#### Short exercise:
Please repeat, exactly and with nothing added, the lines running from the line that contains "lid_cover();" to the line that contains "points = [vertex.co", both lines included.
## Start
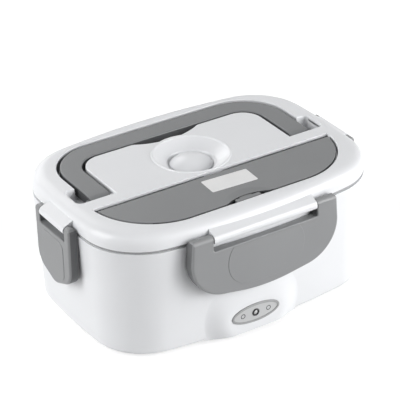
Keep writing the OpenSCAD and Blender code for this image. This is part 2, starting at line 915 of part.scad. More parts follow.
module heating_plate() {
    color([0.76, 0.77, 0.78])
        difference() {
            union() {
                translate([0, 0, floor_z]) linear_extrude(plate_t)
                    round_rect(plate_l, plate_d, plate_r);
                translate([0, 0, heater_z]) linear_extrude(floor_z - heater_z)
                    plate_boss_plan();
                for (s = [-1, 1]) translate([s * clamp_x, 0, boss_low])
                    cylinder(r = clamp_boss_r, h = heater_t);
            }
            for (s = [-1, 1]) translate([s * clamp_x, 0, boss_low - 1])
                cylinder(r = screw_r, h = heater_t);
        }
}

module ptc_heater() {
    color([0.6, 0.42, 0.25])
        block(-heater_l / 2, heater_l / 2, -heater_w / 2, heater_w / 2, boss_low, heater_z);
}

module heater_clamp() {
    color([0.7, 0.71, 0.72])
        difference() {
            block(-clamp_x - clamp_end, clamp_x + clamp_end, -clamp_w / 2, clamp_w / 2,
                boss_low - clamp_t, boss_low);
            for (s = [-1, 1]) translate([s * clamp_x, 0, boss_low - 5])
                cylinder(r = screw_r + 0.3, h = 10);
        }
}

module clamp_screws() {
    color([0.55, 0.56, 0.58])
        for (s = [-1, 1]) translate([s * clamp_x, 0, boss_low - clamp_t]) {
            cylinder(r = screw_r, h = heater_t - 0.5);
            translate([0, 0, -head_h]) cylinder(r = head_r, h = head_h);
        }
}

module thermostat() {
    color([0.3, 0.3, 0.31])
        translate([thermostat_x, thermostat_y, heater_z - thermostat_h]) {
            cylinder(r = thermostat_r, h = thermostat_h);
            for (s = [-1, 1])
                translate([s * terminal_x, 0, -terminal_h])
                    cylinder(r = wire_r, h = terminal_h + 1, $fn = 24);
        }
}

module thermal_fuse() {
    color([0.75, 0.7, 0.55])
        rod_x(fuse_r, fuse_x, fuse_x + fuse_l, thermostat_y, heater_z - fuse_r);
}

module supply_wires() {
    tail = pin_tail_y - 2;
    pin_x = pin_pitch / 2;
    terminal_z = heater_z - thermostat_h - terminal_h;
    heater_y = heater_w / 2;
    heater_mid = boss_low + heater_t / 2;
    color([0.65, 0.2, 0.15]) {
        wire([[-pin_x, tail, inlet_mid], [-pin_x - wire_bend, tail - wire_turn, wire_z],
            [thermostat_x - terminal_x, thermostat_y + wire_turn, wire_z - wire_r],
            [thermostat_x - terminal_x, thermostat_y, terminal_z]], wire_r);
        wire([[pin_x, tail, inlet_mid], [pin_x + wire_bend, tail - wire_turn, wire_z],
            [fuse_x + fuse_l + wire_bend, thermostat_y + wire_turn, wire_z],
            [fuse_x + fuse_l, thermostat_y, heater_z - fuse_r]], wire_r);
        wire([[thermostat_x + terminal_x, thermostat_y, terminal_z],
            [-heater_lead - wire_bend / 3, heater_y + wire_turn / 3, boss_low + wire_r],
            [-heater_lead, heater_y, heater_mid]], wire_r);
        wire([[fuse_x, thermostat_y, heater_z - fuse_r],
            [heater_lead - wire_bend / 3, heater_y + wire_turn / 3, boss_low + 2 * wire_r],
            [heater_lead, heater_y, heater_mid]], wire_r);
    }
}

module lamp_wires() {
    heater_y = -heater_w / 2;
    back_y = board_y + board_t;
    color([0.2, 0.2, 0.22])
        for (s = [-1, 1])
            wire([[s * lamp_lead, heater_y, boss_low + heater_t * 0.4],
                [s * (lamp_lead + wire_bend / 3), heater_y - wire_turn * 1.3, boss_low + wire_r],
                [-oval_left + s * lamp_lead, back_y + wire_turn * 1.2, oval_mid],
                [-oval_left + s * lamp_lead / 2, back_y, oval_mid]], lamp_wire_r);
}

// ---- Indicator ----

module lamp_board() {
    color([0.2, 0.42, 0.25])
        block(-oval_left - board_l / 2, -oval_left + board_l / 2, board_y, board_y + board_t,
            under_z + cover_plate_t + fit_gap, bay_z - 1);
}

module indicator_panel() {
    color([0.78, 0.79, 0.8])
        difference() {
            translate([0, boss_y + panel_sink, 0]) rotate([90, 0, 0]) linear_extrude(panel_t)
                oval(oval_l, oval_h);
            translate([-oval_left, 0, oval_mid]) rotate([90, 0, 0])
                cylinder(r = lamp_d / 2 + pin_gap, h = big / 2);
            difference() {
                translate([0, boss_y + panel_sink - panel_t + 0.5, 0]) rotate([90, 0, 0])
                    linear_extrude(1) oval(oval_l - 3, oval_h - 2.6);
                translate([-oval_left, 0, oval_mid]) rotate([90, 0, 0])
                    cylinder(r = lamp_d / 2 + 1, h = big / 2);
            }
        }
}

module indicator_lamp() {
    face_y = boss_y + panel_sink - panel_t;
    color([0.1, 0.1, 0.1])
        translate([-oval_left, board_y, oval_mid]) rotate([90, 0, 0])
            cylinder(r = lamp_d / 2, h = board_y - face_y + 0.4);
}

// ---- Inlet ----

module power_inlet() {
    color([0.15, 0.15, 0.16])
        difference() {
            union() {
                wall_slot(inlet_outer_w, inlet_outer_h, inlet_mid, inlet_r, inlet_back,
                    pad_y + flange_out);
                wall_slot(inlet_outer_w + 2 * inlet_border, inlet_outer_h + inlet_border - 1.5,
                    inlet_mid, inlet_r, pad_y, pad_y + flange_out);
            }
            wall_slot(inlet_w, inlet_h, inlet_mid, inlet_h / 2 - 0.5, pad_y - inlet_depth,
                pad_y + flange_out + 1);
            for (s = [-1, 1])
                translate([s * pin_pitch / 2, pad_y, inlet_mid]) rotate([90, 0, 0])
                    cylinder(r = pin_d / 2, h = big / 8);
        }
}

module inlet_pins() {
    color([0.8, 0.72, 0.45])
        for (s = [-1, 1])
            translate([s * pin_pitch / 2, pad_y - pin_sink, inlet_mid]) rotate([90, 0, 0])
                cylinder(r = pin_d / 2, h = pad_y - pin_sink - pin_tail_y);
}

// ---- Underside ----

module bottom_cover() {
    color([0.93, 0.93, 0.94])
        difference() {
            union() {
                prism(under_z, under_z + cover_plate_t / 2, -under_opening + under_step - fit_gap);
                prism(under_z, under_z + cover_plate_t, -under_opening - fit_gap);
            }
            for (x = [-1, 1], y = [-1, 1]) {
                translate([x * screw_x, y * screw_y, 0]) {
                    cylinder(r = screw_r + 0.3, h = 20);
                    cylinder(r = head_r + 0.3, h = under_z + head_sink);
                }
                translate([x * foot_x, y * foot_y, 0]) cylinder(d = foot_d, h = under_z + foot_sink);
            }
        }
}

module bottom_screws() {
    color([0.55, 0.56, 0.58])
        for (x = [-1, 1], y = [-1, 1])
            translate([x * screw_x, y * screw_y, under_z + head_sink]) {
                translate([0, 0, -head_h]) cylinder(r = head_r, h = head_h);
                cylinder(r = screw_r, h = screw_l);
            }
}

module rubber_feet() {
    color([0.2, 0.2, 0.2])
        for (x = [-1, 1], y = [-1, 1])
            translate([x * foot_x, y * foot_y, 0]) {
                cylinder(d1 = foot_d - 2, d2 = foot_d, h = 1);
                translate([0, 0, 1]) cylinder(d = foot_d, h = foot_h + foot_sink - 1);
            }
}

lid_cover();
lid_liner();
lid_seal();
carry_handle();
handle_pins();
cutlery_cover();
spoon();
fork();
steam_plug();
front_clip();
rear_clip();
left_clip();
right_clip();
base_shell();
well_liner();
food_container();
heating_plate();
ptc_heater();
heater_clamp();
clamp_screws();
thermostat();
thermal_fuse();
supply_wires();
lamp_wires();
lamp_board();
indicator_panel();
indicator_lamp();
power_inlet();
inlet_pins();
bottom_cover();
bottom_screws();
rubber_feet();
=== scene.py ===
# Electric lunch box: smooth shells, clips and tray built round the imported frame, with studio light.
import math

import bmesh
import bpy
from mathutils import Matrix, Vector


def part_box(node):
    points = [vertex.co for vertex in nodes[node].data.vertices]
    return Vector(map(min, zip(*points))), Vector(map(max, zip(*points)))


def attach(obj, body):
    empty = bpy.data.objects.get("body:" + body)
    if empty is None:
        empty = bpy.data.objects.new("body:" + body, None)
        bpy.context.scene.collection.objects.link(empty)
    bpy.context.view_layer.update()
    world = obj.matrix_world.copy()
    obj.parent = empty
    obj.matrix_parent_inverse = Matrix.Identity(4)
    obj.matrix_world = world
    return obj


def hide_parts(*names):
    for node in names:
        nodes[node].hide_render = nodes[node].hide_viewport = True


mm = 0.001
weld = {"mirror": 0.01 * mm, "outline": 0.005 * mm, "solid": 0.004 * mm}  # points this close merge
near = 0.05 * mm  # points closer than this count as one place
exact = 0.001 * mm  # and closer than this as one level
square = 0.9  # a normal's part along an axis from which its face counts as square to that axis
steep = 0.3  # and below which it counts as a side face
sealInset = 0.8 * mm  # the seal stands this far inside the lid's outline
greyDrop = 0.15 * mm  # the grey pieces lie this far below the lid's top

print("loading the frame")
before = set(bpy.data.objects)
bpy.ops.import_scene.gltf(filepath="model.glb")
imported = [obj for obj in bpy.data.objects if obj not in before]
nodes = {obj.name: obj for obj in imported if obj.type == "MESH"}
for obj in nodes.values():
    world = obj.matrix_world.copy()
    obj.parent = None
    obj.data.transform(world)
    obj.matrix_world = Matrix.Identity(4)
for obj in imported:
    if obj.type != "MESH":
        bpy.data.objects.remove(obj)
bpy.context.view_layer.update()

# heights and half sizes that the frame gives
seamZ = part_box("lid_seal")[1].z
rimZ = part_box("base_shell")[1].z
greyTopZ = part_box("carry_handle")[1].z
lidTopZ = greyTopZ + greyDrop
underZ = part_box("bottom_cover")[0].z
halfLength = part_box("lid_seal")[1].x + sealInset
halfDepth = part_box("lid_seal")[1].y + sealInset
panelAt = (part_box("indicator_panel")[0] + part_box("indicator_panel")[1]) / 2
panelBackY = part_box("indicator_panel")[1].y


# a dictionary of lengths that are given in millimetres
def lengths(**values):
    return {key: tuple(v * mm for v in value) if isinstance(value, tuple) else value * mm
            for key, value in values.items()}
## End
#### Solution for this problem:
lid_cover();
lid_liner();
lid_seal();
carry_handle();
handle_pins();
cutlery_cover();
spoon();
fork();
steam_plug();
front_clip();
rear_clip();
left_clip();
right_clip();
base_shell();
well_liner();
food_container();
heating_plate();
ptc_heater();
heater_clamp();
clamp_screws();
thermostat();
thermal_fuse();
supply_wires();
lamp_wires();
lamp_board();
indicator_panel();
indicator_lamp();
power_inlet();
inlet_pins();
bottom_cover();
bottom_screws();
rubber_feet();
=== scene.py ===
# Electric lunch box: smooth shells, clips and tray built round the imported frame, with studio light.
import math

import bmesh
import bpy
from mathutils import Matrix, Vector


def part_box(node):
    points = [vertex.co for vertex in nodes[node].data.vertices]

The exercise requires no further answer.